When he left, Mrs Tootlepedal and I made two new surrounds for raised beds in the vegetable garden.  These were to replace the beds which the digger had squashed while the new electricity pole was being put in.  The power company had given us enough wood for the job and with me on the saw and Mrs Tootlepedal on the tape measure and hammer, the new beds were made by lunchtime.

Over lunch, I looked out of the window and saw that the blue tit was back.

bue tit on nuts 2

After lunch, I mowed the grass round the greenhouse in a free and easy way.  I have had to be careful over recent weeks because of our neighbour’s telephone wire running along the ground, but it now back attached to the new pole, so it was a relief just to be able to swing the hover mower about without worrying.

I then went in to do crossword.

While I was inside, Mrs Tootlepedal placed the smaller of the two beds in position and sorted out the soil.

new veg beds

The larger bed will have to wait until time and energy are available as there is quite a lot of work to be done before it can be lowered into position.

I had thought of going cycling but the day got very gloomy and there was a hint of drizzle so I had a walk round the garden instead.

The geraniums are going on strongly…

geranium clump

…as are the Sweet Williams.

vivid sweet william

The melancholy thistles are beginning to go to seed…

melacholy thistle seeds

…but the ligularias are just joining the party.

P1030461

I sieved a lot of compost to fill our store bucket because Mrs Tootlepedal has been using a lot recently and thought about mowing some lawns but went inside and had a quiet sit down instead.

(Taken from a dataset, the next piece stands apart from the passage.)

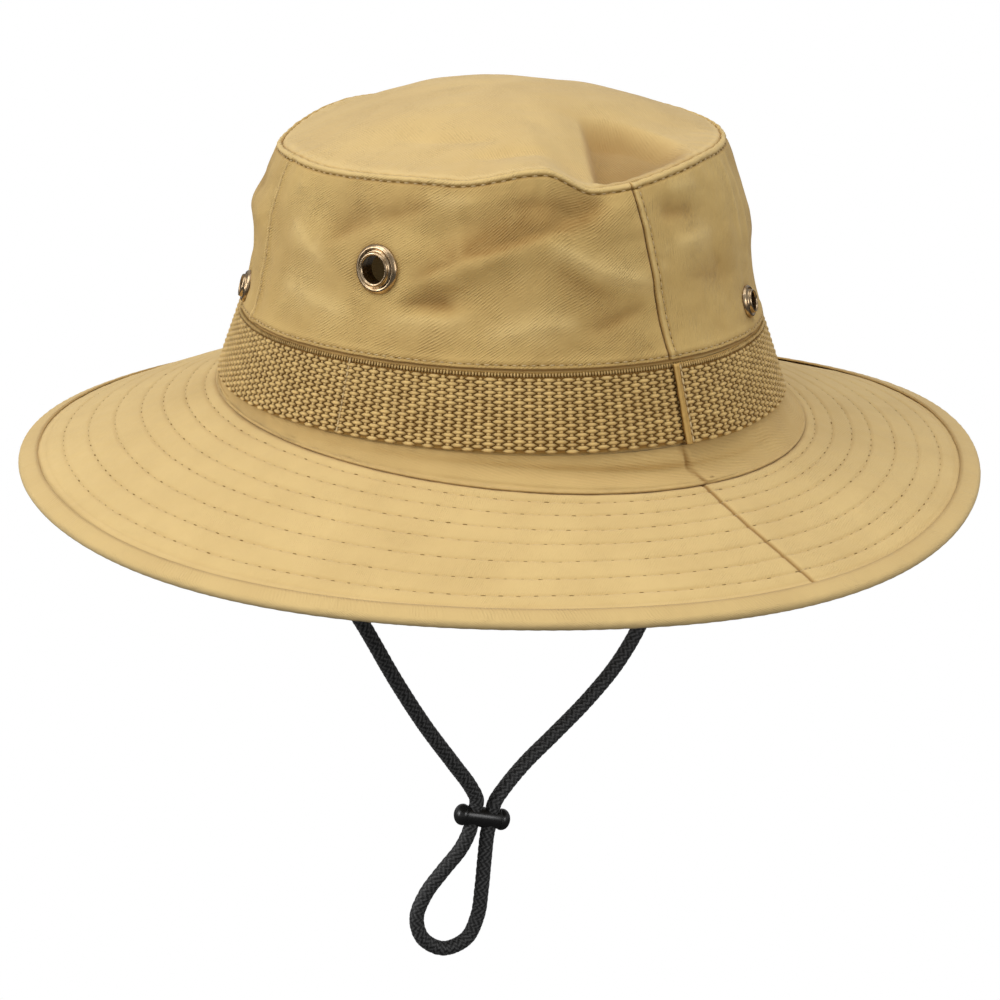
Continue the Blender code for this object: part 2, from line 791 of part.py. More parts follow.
def build_cord(surface):
    points = spaced(smooth_curve(cord_route()), CORD_POINT_PITCH)
    curve = bpy.data.curves.new("chin_cord", "CURVE")
    curve.dimensions = "3D"
    curve.bevel_depth = CORD_DIAMETER / 2
    curve.bevel_resolution = 3
    curve.use_fill_caps = True
    spline = curve.splines.new("POLY")
    spline.points.add(len(points) - 1)
    for place, point in zip(spline.points, points):
        place.co = (*point, 1.0)
    cord = bpy.data.objects.new("chin_cord", curve)
    parts.objects.link(cord)
    curve.materials.append(surface)
    return cord


for existing in list(bpy.data.objects):
    bpy.data.objects.remove(existing)
parts = bpy.data.collections.new("scout_hat")
cutters = bpy.data.collections.new("cutters")
bpy.context.scene.collection.children.link(parts)
bpy.context.scene.collection.children.link(cutters)

cotton = material("khaki cotton", KHAKI, 0.85)
brim_cotton = material("khaki brim cotton", KHAKI, 0.85)
binding_cotton = material("khaki binding", KHAKI, 0.85)
webbing = material("woven webbing", WEBBING_KHAKI, 0.6)
antique_brass = material("antique brass", BRASS, 0.35, 1.0)
black_braid = material("black braid", CORD_BLACK, 0.7)
black_tab = material("black tape", TAB_BLACK, 0.8)
black_plastic = material("black plastic", CORD_BLACK, 0.4)

wall_panels = {name: build_panel(name, left, right, cotton) for name, left, right in PANELS}
build_tip(cotton)
build_base(cotton)
build_brim(brim_cotton)
build_binding(binding_cotton)
build_band(webbing)
build_eyelets(wall_panels, antique_brass)
build_tab("cord_tab_left", -1, black_tab)
build_tab("cord_tab_right", 1, black_tab)
build_cord(black_braid)
build_toggle(black_plastic)
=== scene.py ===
"""Looks of the scout hat: khaki cotton, woven webbing, brass vents and a black braided chin cord.

Lengths are in metres. An azimuth is 0 at the back of the hat (-Y), and a quarter turn at the
wearer's right (+X).
"""

from __future__ import annotations

import json
import logging
import math
from collections.abc import Callable
from dataclasses import asdict, dataclass, fields
from enum import Enum

import bmesh
import bpy
import numpy as np
from mathutils import Matrix, Vector

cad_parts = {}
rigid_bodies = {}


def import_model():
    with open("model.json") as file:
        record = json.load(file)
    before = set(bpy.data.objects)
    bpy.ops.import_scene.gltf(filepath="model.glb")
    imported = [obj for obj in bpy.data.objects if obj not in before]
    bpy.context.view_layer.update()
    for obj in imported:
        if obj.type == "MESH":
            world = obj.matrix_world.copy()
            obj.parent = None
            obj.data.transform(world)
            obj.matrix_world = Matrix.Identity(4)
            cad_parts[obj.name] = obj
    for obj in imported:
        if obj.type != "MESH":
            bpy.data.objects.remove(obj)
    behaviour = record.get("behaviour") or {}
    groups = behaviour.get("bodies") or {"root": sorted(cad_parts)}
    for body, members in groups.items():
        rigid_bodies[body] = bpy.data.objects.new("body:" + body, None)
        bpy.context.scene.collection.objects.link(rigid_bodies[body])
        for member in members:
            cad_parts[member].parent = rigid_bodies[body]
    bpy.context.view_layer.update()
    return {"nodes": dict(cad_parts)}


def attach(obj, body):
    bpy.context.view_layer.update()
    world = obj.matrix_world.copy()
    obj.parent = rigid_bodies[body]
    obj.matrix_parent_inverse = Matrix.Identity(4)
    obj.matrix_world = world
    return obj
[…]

In the evening, we dug up another potato from the potato patch and were very pleasantly surprised at how productive it was and how clean and slug free the crop was.  As a result we had plenty of new potatoes to go with a second helping of mince for our tea.

In the evening, Mike and Alison came round and Alison and I enjoyed getting back to playing flute and keyboard duets.  For one reason or another, we haven’t played for some time, so it was a treat to get back to music making.

The flying bird of the day is one of our own garden siskins.